-- Start Listed entries --
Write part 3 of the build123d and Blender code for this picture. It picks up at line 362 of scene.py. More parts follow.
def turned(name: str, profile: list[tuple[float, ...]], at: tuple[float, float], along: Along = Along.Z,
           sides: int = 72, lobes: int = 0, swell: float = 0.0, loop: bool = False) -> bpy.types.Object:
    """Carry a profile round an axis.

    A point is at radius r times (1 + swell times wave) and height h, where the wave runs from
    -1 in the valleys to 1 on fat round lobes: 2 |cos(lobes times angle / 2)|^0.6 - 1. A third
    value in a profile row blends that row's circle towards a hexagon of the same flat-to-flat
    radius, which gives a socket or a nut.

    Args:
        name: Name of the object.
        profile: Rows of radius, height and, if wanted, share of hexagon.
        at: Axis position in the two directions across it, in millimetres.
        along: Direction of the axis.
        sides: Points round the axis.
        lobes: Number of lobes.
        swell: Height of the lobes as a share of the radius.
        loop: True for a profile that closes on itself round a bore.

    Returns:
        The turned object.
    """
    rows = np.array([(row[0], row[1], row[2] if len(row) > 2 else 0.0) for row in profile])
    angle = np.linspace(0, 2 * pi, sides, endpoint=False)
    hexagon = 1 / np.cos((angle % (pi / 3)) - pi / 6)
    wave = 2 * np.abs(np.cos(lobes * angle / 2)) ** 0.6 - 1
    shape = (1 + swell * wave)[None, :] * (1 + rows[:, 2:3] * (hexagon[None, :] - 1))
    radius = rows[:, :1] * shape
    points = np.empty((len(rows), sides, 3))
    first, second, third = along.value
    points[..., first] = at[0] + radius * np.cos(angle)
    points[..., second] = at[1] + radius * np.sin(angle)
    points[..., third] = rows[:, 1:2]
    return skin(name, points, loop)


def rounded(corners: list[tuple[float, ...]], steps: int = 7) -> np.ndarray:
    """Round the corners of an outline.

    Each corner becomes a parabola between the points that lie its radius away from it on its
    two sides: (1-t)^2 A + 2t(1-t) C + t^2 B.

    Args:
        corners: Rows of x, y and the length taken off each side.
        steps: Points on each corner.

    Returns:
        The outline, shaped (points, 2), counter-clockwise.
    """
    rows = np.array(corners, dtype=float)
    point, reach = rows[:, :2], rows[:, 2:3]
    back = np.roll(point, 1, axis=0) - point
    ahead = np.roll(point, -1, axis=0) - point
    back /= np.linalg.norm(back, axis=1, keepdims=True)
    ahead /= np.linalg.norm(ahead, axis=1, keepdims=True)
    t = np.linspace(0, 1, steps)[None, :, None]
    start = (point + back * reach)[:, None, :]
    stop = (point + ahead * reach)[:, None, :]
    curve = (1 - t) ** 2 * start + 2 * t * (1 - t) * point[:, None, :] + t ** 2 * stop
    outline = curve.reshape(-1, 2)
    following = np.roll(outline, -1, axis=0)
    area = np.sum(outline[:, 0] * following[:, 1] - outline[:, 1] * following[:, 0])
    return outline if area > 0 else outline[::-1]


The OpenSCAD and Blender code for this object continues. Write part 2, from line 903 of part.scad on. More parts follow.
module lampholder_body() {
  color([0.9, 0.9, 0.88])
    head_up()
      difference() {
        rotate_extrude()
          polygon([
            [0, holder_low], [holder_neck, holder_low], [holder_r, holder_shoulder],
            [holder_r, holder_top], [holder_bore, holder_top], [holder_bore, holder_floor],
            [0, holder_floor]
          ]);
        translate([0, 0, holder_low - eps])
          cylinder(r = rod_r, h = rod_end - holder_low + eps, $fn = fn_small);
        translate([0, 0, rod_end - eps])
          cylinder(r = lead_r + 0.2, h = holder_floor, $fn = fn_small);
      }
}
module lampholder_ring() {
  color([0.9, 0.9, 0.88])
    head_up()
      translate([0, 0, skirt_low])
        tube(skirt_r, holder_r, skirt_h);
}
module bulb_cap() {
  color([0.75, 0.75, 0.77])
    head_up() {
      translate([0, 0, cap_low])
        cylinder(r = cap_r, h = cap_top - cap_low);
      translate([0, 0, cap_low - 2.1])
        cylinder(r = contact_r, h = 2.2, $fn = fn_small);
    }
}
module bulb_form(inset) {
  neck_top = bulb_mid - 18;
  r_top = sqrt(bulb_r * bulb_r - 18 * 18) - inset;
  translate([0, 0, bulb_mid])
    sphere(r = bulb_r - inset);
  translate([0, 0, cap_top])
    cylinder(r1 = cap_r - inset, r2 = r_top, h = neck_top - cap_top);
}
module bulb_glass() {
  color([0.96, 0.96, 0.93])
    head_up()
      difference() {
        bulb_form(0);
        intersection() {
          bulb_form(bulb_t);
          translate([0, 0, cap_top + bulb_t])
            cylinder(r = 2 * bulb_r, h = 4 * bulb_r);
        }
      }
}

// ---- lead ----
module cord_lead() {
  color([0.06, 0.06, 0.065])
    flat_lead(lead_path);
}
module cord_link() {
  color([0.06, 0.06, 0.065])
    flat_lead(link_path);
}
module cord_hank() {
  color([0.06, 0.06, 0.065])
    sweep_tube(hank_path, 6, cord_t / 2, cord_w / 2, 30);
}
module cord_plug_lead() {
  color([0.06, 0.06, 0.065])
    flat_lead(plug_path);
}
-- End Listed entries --
-- Start Listed entries --
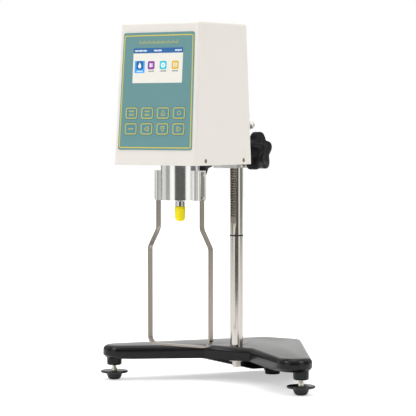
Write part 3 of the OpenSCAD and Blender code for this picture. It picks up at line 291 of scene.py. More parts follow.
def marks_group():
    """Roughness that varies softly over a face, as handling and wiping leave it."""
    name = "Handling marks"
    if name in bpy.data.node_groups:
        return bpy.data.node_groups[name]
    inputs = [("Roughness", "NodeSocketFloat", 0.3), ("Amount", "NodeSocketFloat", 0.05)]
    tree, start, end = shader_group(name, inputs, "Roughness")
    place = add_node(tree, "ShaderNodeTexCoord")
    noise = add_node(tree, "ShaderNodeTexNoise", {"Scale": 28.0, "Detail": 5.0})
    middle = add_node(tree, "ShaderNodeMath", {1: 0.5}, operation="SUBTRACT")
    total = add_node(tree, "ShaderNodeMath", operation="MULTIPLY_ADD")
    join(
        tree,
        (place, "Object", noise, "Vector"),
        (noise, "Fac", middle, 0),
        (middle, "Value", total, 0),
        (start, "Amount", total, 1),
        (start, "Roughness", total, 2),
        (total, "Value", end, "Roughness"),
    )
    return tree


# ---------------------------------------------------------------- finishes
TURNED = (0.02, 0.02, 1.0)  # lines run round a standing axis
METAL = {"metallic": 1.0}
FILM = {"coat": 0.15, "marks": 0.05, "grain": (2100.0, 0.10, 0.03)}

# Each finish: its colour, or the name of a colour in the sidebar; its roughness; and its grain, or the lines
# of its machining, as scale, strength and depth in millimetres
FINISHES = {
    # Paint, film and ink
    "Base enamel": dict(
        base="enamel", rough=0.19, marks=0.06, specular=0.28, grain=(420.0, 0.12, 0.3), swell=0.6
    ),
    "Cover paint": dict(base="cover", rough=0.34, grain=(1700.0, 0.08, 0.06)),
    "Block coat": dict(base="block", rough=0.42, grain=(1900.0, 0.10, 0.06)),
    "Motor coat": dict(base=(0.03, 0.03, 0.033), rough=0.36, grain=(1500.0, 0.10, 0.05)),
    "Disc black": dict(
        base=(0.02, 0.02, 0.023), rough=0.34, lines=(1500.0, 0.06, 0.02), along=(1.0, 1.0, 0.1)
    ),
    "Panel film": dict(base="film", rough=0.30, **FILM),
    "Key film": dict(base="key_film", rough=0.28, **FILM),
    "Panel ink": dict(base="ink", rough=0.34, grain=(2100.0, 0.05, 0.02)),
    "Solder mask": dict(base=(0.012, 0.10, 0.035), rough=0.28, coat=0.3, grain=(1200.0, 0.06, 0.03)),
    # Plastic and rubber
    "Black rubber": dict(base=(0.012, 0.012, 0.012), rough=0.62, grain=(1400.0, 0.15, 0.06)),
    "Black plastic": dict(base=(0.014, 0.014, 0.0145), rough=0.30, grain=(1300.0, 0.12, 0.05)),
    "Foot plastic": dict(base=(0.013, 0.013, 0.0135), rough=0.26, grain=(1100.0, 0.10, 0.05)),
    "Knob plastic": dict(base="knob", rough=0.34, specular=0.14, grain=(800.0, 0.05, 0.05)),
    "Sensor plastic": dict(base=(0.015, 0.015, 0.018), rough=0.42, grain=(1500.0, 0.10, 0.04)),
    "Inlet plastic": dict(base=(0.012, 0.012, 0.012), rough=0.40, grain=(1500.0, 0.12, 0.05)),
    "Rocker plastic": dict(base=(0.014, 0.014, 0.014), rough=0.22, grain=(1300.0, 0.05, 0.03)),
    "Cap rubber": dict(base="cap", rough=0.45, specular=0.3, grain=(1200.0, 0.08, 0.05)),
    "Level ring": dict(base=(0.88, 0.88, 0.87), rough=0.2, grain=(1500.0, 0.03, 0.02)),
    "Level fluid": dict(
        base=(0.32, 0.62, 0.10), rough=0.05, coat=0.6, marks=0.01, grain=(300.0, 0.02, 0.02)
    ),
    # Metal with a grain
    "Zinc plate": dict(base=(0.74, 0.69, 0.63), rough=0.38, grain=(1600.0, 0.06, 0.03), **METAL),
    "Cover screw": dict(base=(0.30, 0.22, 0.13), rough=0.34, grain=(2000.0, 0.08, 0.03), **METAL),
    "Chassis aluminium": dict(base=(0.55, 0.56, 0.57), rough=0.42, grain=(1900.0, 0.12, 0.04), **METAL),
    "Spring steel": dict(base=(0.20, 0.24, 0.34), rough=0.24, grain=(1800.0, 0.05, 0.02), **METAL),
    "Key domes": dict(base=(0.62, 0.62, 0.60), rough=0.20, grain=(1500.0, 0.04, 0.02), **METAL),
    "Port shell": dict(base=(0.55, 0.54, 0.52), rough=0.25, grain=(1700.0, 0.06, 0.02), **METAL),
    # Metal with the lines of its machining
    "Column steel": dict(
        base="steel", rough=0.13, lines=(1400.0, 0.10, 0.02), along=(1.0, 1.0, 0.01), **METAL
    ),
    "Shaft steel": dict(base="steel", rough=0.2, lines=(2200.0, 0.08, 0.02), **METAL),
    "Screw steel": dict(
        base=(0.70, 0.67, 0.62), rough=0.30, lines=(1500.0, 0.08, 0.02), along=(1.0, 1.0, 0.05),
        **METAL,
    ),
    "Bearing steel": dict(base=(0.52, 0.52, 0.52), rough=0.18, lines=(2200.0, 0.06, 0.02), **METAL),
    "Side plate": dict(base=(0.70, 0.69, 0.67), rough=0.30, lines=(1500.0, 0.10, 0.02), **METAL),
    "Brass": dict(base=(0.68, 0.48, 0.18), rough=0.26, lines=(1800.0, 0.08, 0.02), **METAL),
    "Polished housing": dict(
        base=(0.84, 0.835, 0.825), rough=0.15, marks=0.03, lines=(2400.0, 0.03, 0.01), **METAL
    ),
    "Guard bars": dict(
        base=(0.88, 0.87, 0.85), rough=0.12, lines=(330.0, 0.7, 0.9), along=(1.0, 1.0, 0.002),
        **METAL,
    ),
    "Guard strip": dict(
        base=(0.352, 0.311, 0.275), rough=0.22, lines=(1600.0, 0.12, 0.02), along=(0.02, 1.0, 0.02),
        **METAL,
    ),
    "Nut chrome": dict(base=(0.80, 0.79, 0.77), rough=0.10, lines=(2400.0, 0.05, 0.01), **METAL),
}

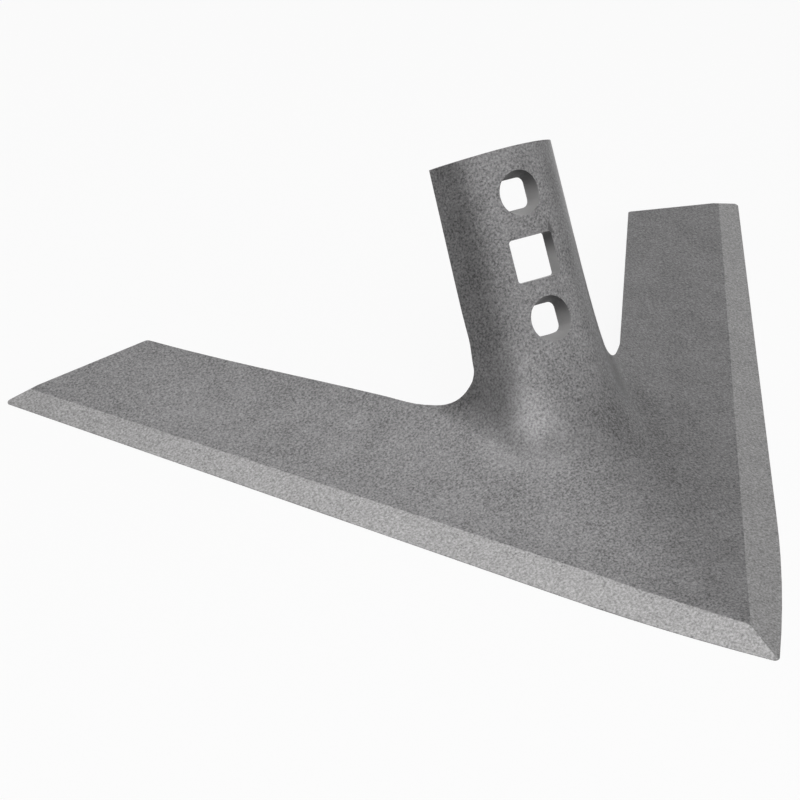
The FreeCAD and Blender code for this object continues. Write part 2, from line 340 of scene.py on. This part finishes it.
-- End Listed entries --
Reproduce only the lines from the one containing "Write part 3 of the OpenSCAD" through the one containing "return tree", inclusive of both.

Write part 3 of the OpenSCAD and Blender code for this picture. It picks up at line 291 of scene.py. More parts follow.
def marks_group():
    """Roughness that varies softly over a face, as handling and wiping leave it."""
    name = "Handling marks"
    if name in bpy.data.node_groups:
        return bpy.data.node_groups[name]
    inputs = [("Roughness", "NodeSocketFloat", 0.3), ("Amount", "NodeSocketFloat", 0.05)]
    tree, start, end = shader_group(name, inputs, "Roughness")
    place = add_node(tree, "ShaderNodeTexCoord")
    noise = add_node(tree, "ShaderNodeTexNoise", {"Scale": 28.0, "Detail": 5.0})
    middle = add_node(tree, "ShaderNodeMath", {1: 0.5}, operation="SUBTRACT")
    total = add_node(tree, "ShaderNodeMath", operation="MULTIPLY_ADD")
    join(
        tree,
        (place, "Object", noise, "Vector"),
        (noise, "Fac", middle, 0),
        (middle, "Value", total, 0),
        (start, "Amount", total, 1),
        (start, "Roughness", total, 2),
        (total, "Value", end, "Roughness"),
    )
    return tree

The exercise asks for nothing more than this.